I'm also looking for a good reference on how to use the counters in the cog. I'm working my way through the PE book and have a couple other books that I got on the propeller and not a lot is said about most of the counter modes.
Comments
Anything running in a COG waits for it's HUB access window. A very coarse rule of thumb is this: The fastest is two instructions between hub-operations. The next fastest is six instructions, and the next after that is ten. If one can't hit the window in the shorter period of time, the default will be the next longer period of time.
It's always the same, because of how the COG gets round robin access to the HUB. It's common for people to write code to hit those sweet spots too. Some of the techniques include:
1. Placing instructions out of "easy" order, such that the mandatory instruction wait times are actually spent doing something. These are essentially "free" instructions, in the context of operating with HUB memory. Cost is program complexity, benefit is speed.
2. Organizing data such that fewer HUB ops are needed. Fetching a long, vs a byte, for example. Cost is often program size and complexity, benefit is program speed.
3. "Unrolling" loops such that the lack of program control instructions makes it possible to hit the fast window. Cost is program size, benefit is program speed.
The SPIN intrepeter will wait like any program does.
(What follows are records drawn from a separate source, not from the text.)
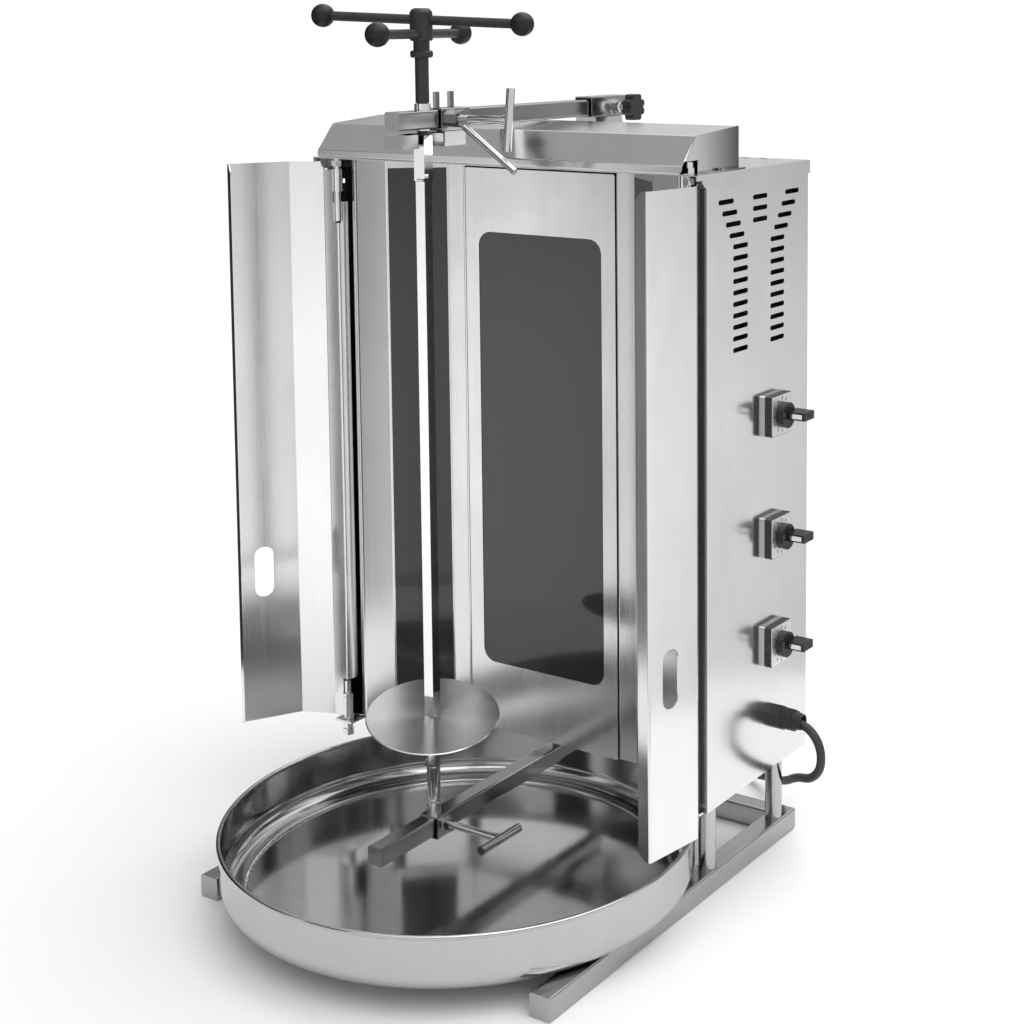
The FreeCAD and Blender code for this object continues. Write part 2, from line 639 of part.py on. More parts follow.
# ---------------------------------------------------------------- drip pan
pr = D["pan_radius"]
pz = D["pan_base_z"]
pf = D["pan_fillet"]
wall_r = pr - 2.8
rim_c = D["pan_rim_z"] - 2.6
kf = pf * (1 - math.sqrt(0.5))
inner_r = wall_r - t
ki = (pf - t) * (1 - math.sqrt(0.5))
pan_loop = [
    (0.0, pz), (wall_r - pf, pz), ((wall_r - kf, pz + kf), (wall_r, pz + pf)), (wall_r, rim_c - 2.0),
    ((pr, rim_c), (wall_r, rim_c + 2.6)), ((wall_r - 2.4, rim_c + 0.3), (inner_r, rim_c - 2.0)),
    (inner_r, pz + pf), ((inner_r - ki, pz + t + ki), (inner_r - pf + t, pz + t)),
    (inner_r - pf - 2.0, pz + t), ((inner_r - pf - 5.0, pz + t + 3.0), (inner_r - pf - 8.0, pz + t)),
    (0.0, pz + t),
]
node(revolved(pan_loop, (0, D["pan_y"], 0)), "drip_pan")

# ---------------------------------------------------------------- lower arm and spit seat
sy = D["spit_y"]
az = D["low_arm_z"]
asz = D["arm_size"]
ah = asz / 2
node(square_tube(asz, D["arm_wall"], -ah, D["low_arm_front_y"], D["low_arm_rear_y"], az), "lower_arm")
stub_size = asz - 2 * D["arm_wall"] - 0.2
stub = padded("XZ_Plane", [rounded(-stub_size / 2, az + 1.6, stub_size / 2, az + 1.6 + stub_size, 1.2)],
              140.0, D["low_arm_rear_y"] + 20.0)
hanger = box((30.0, 66.0, bz0 + t - (az + 1.6 + stub_size)), (-15.0, -132.0, az + 1.6 + stub_size))
node(fuse(stub, hanger), "arm_stub")

cin = D["collar_inner"]
cout = cin + 2 * D["collar_wall"]
collar_mid = cin / 2 - ah - D["collar_play"]
collar_face = collar_mid + cout / 2
hang = asz + D["collar_play"] - cin / 2


def collar(y0, length, mid_z, hole, nut_flats, nut_length):
    """Square sleeve around an arm, with a weld nut at (y, z) on its right-hand wall."""
    outer = padded("XZ_Plane", [rounded(collar_mid - cout / 2, mid_z - cout / 2, collar_mid + cout / 2,
                                        mid_z + cout / 2, 1.6)], length, y0 + length / 2)
    inner = box((cin, length + 2, cin), (collar_mid - cin / 2, y0 - 1, mid_z - cin / 2))
    nut = prism(nut_flats, nut_length, (collar_face, *hole), "x")
    bore = rod("Dims.screw_bore", 30.0, (collar_face - 3.0, *hole), "x")
    return cut(fuse(cut(outer, inner), nut), bore)


low_screw_y = -367.5
node(collar(D["low_collar_y"], D["low_collar_length"], az + hang, (low_screw_y, az + ah), 14.0, 8.0),
     "lower_collar")
seat_z = az + hang + cout / 2
seat_loop = [(0.0, seat_z), (7.4, seat_z), (7.4, seat_z + 12.6), (6.6, seat_z + 13.2), (6.2, seat_z + 13.2),
             (0.0, seat_z + 6.2)]
node(revolved(seat_loop, (0, sy, 0)), "seat_boss")


def clamp_screw(y, z, bar_axis, lean):
    """Screw with a sliding cross bar; the tip stops just short of the arm."""
    shaft = rod("Dims.screw_radius", D["clamp_reach"] - (ah + 0.5), (ah + 0.5, y, z), "x")
    reach = D["clamp_reach"] + 2.0
    half = D["clamp_bar"] / 2
    a = math.radians(lean)
    if bar_axis == "y":
        head = rod_between(5.0, (reach, y - half, z), (reach, y + half, z))
    else:
        head = rod_between(4.6, (reach - half * math.sin(a), y, z - half * math.cos(a)),
                           (reach + half * math.sin(a), y, z + half * math.cos(a)))
    tail = rod(5.4, 5.0, (D["clamp_reach"] - 5.0, y, z), "x")
    return fuse(shaft, head, tail)


node(clamp_screw(low_screw_y, az + ah, "y", 0.0), "lower_clamp_screw")

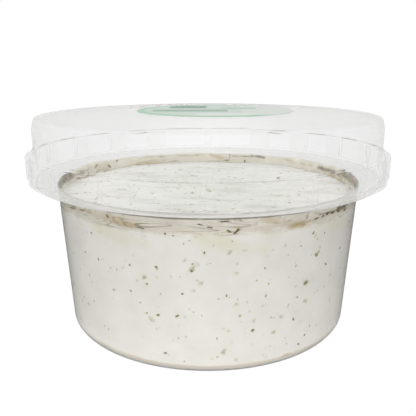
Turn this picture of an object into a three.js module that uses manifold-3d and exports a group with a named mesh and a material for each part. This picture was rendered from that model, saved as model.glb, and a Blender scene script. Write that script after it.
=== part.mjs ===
// A round see-through plastic tub of feta dip with herbs, under its tall press-on lid.
// Units are millimetres, +Z is up, and the origin is the middle of the ring the tub stands on.
// Four pieces: the tub, the dip that fills it, the lid, and the round label on top of the lid.

import * as THREE from 'three';
import { mergeVertices } from 'three/addons/utils/BufferGeometryUtils.js';
import Module from 'manifold-3d';

// ---- driving dimensions -------------------------------------------------------------------

const SEGMENTS = 64;              // flats round every turned shape
const CORNER_STEPS = 3;           // straight pieces in a rounded corner

// Tub
const FOOT_RADIUS = 40.3;         // outside of the wall where it meets the foot
const MOUTH_RADIUS = 42.6;        // outside of the wall under the flange
const MOUTH_HEIGHT = 40.1;
const TUB_WALL = 0.5;
const FOOT_CORNER = 1.2;          // outside rounding between wall and foot
const FOOT_RING_WIDTH = 1.6;      // the ring that touches the table
const FLOOR_HEIGHT = 0.75;        // underside of the floor, inside that ring
const FLOOR_THICKNESS = 0.55;
const FLANGE_RADIUS = 48.4;
const FLANGE_TOP = 41.2;
const FLANGE_THICKNESS = 0.6;
const FLANGE_LAND = 1.4;          // width of the level outer part that carries the lid
const FLANGE_FALL = 0.7;          // how far the flange drops from there to the mouth
const MOUTH_ROUNDING = 0.9;       // bend from the wall into the flange

// Dip
const FILL_HEIGHT = 36.8;
const WALL_GAP = 0.3;             // kept between dip and tub
const FLOOR_GAP = 0.1;
const DIP_EDGE = 0.8;             // soft corner between the dip's side and its top
const TOP_RINGS = 11;             // rings of points over the dip's top

// Herb flakes on the dip
const HERB_COUNT = 40;
const FLAKE_RADIUS = 0.5;
const FLAKE_TOP_RADIUS = 0.42;
const FLAKE_HEIGHT = 0.4;
const FLAKE_RISE = 0.04;          // how far its middle lies above the dip
const FLAKE_MARGIN = 3;           // kept free at the dip's edge
const GOLDEN_ANGLE = Math.PI * (3 - Math.sqrt(5));

// Lid
const SKIRT_RADIUS = 49.4;
const SKIRT_FOOT = 41.0;
const SHOULDER_HEIGHT = 48.75;
const SHOULDER_ROUNDING = 0.7;
const CAP_RADIUS = 48.15;
const CAP_WALL_TOP = 54.9;        // where the upright wall starts to lean in
const CAP_EDGE_RADIUS = 47.5;
const CAP_EDGE_HEIGHT = 57.75;
const CAP_EDGE_ROUNDING = 0.7;
const PANEL_RADIUS = 27;          // flat, slightly raised middle of the top
const PANEL_HEIGHT = 58.65;
const LID_WALL = 0.5;
const LEDGE_RADIUS = 47.5;        // inner edge of the ring that sits on the flange
const LEDGE_THICKNESS = 0.8;

// Grip ribs of the skirt
const RIB_RADIUS = 50.35;
const RIB_BOTTOM = 41.35;
const RIB_TOP = 48.25;
const RIB_PITCH = 18;             // degrees
const RIB_WIDTH = 8.6;            // degrees
const RIB_START = 0.7;            // degrees from a multiple of the pitch to a wide rib's edge
const NARROW_RIB_WIDTH = 3;       // degrees, the rib at front, back, left and right
const RIBS_PER_QUARTER = 4;
const RIB_CHAMFER = 0.3;

// Label
const LABEL_RADIUS = 22;
const LABEL_OFFSET = 2;           // off the middle, towards +X
const LABEL_THICKNESS = 0.15;

const wasm = await Module();
wasm.setup();

// ---- shared helpers -----------------------------------------------------------------------

// Points on an arc in the (radius, height) plane, angles in degrees.
function arc(radius, height, size, from, to, steps) {
  const points = [];
  for (let i = 0; i <= steps; i += 1) {
    const angle = THREE.MathUtils.degToRad(from + (to - from) * (i / steps));
    points.push([radius + size * Math.cos(angle), height + size * Math.sin(angle)]);
  }
  return points;
}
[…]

At the SPIN level, this really can't be seen on a individual instruction basis, though there are clearly faster and shorter ways to do similar things in SPIN. We've had many threads about that in the past. Ask on that, and 'ye will quite likely receive. One easy thing is to simply note the system counter, then perform a sequence of operations many times, then operating on the operation completed counter value to determine overall speed.
Substitute instructions and do it again, or use different routines and do it again. This can help you find optimal SPIN code without a lot of difficulty.
WOW! That just through my understanding of 'things' right out the window. I thought that instructions continued running in a COG but could only execute Main Memory access instructions during its turn. Non-Main Memory access instructions could always run.
Please explain,
Dan
Spin code has to wait for the hub access since that's were the program is stored. With PASM execution of the code can continue just fine independent of the hub. PASM just needs to access the hub if it's reading or writing to hub memory.
Duane
For Propeller Counters, have a look at this page and download AN001. I had thought they had updated this, but maybe I'm wrong.
Each COG has 496 longs of local storage. This may be used for code or data and is accessed at full speed (typically 4 cycles per instruction). However, when accessing HUB RAM, instruction execution will pause (up to 15 cycles) until it's designated access window, which occurs every 16 cycles. (8 COGS, 2 cycles per COG = 16 cycles.) A clever PASM coder will structure their code (and sometimes data) to minimize these access delays (kinda like the branch delay slots which were common in some RISC designs).
But at the SPIN level you don't have that much control. The SPIN interpreter is the PASM code and all of the SPIN code, data, and variables are stored in HUB RAM. So the optimizations aren't about minimizing access delays but minimizing accesses, i.e. figuring out how to express a function using the fewest SPIN tokens by making use of built-in operators.
Interestingly enough firefox didn't present it as a link but I was able to download it. Won't have time to look at it until later today but it looks exactly like what I'm looking for.
That's what I was afraid of!! Allowing the individual cogs to access hub memory for method instructions independently of the hub is on my wishlist for the prop2 or prop3! :-)
It looks like I'm going to be getting good at pasm soon!
I know but I can dream! :-) It sounds like the prop2 will have some significant improvements over the prop1. I can't wait!
Would you prefer the above scenario to the current RDxxxx / WRxxxx? If we were to have 16 cogs instead of 8, there might be a better case for decoupling the cogs from the hub a bit more since there would be more instructions between hub accesses. With only 8 cogs, it's hard to justify that since there's less that can be accomplished between hub operations.
I was thinking that it would be nice to bypass the hub when fetching spin commands. The user/programmer wouldn't have that ability and it wouldn't be possible to bypass in pasm. An instruction pipeline or something like it for the cogs. It causes me physical pain to think of a cog sitting doing nothing waiting to get it's next instruction to execute. :-)
For the record I understand this isn't going to happen. Just dreaming. :-)
However, that logic exists right now - in the form of the "clever programmer", who can look at the instructions (or even the algorithm) and see that certain instructions can be executed before the HUBOP, then do the necessary re-ordering.
I don't know enough about the SPIN interpreter to say whether out-of-order HUBOP execution would have any benefit. I suspect not, but it depends on what instructions immediately follow each HUBOP.
Duane,
Thanks for the answer. I was thinking of PASM code all along. Good to see I'm not totally off the rails.
Dan
This:
hub-op
hub-op
is equal to:
hub-op
nop
nop
hub-op
;where the "nop" can be other, ordinary 4 cycle instructions, such as add, shl, etc...
, and
hub-op
nop
nop
nop
hub-op
is equal to:
hub-op
nop
nop
nop
nop
nop
nop
hub-op
, as it's the next larger window size, 6 instructions vs 2.
Many SPIN instructions require a few PASM instructions to interpret, meaning the HUB access window probably isn't all that big of a impact on SPIN program execute speed.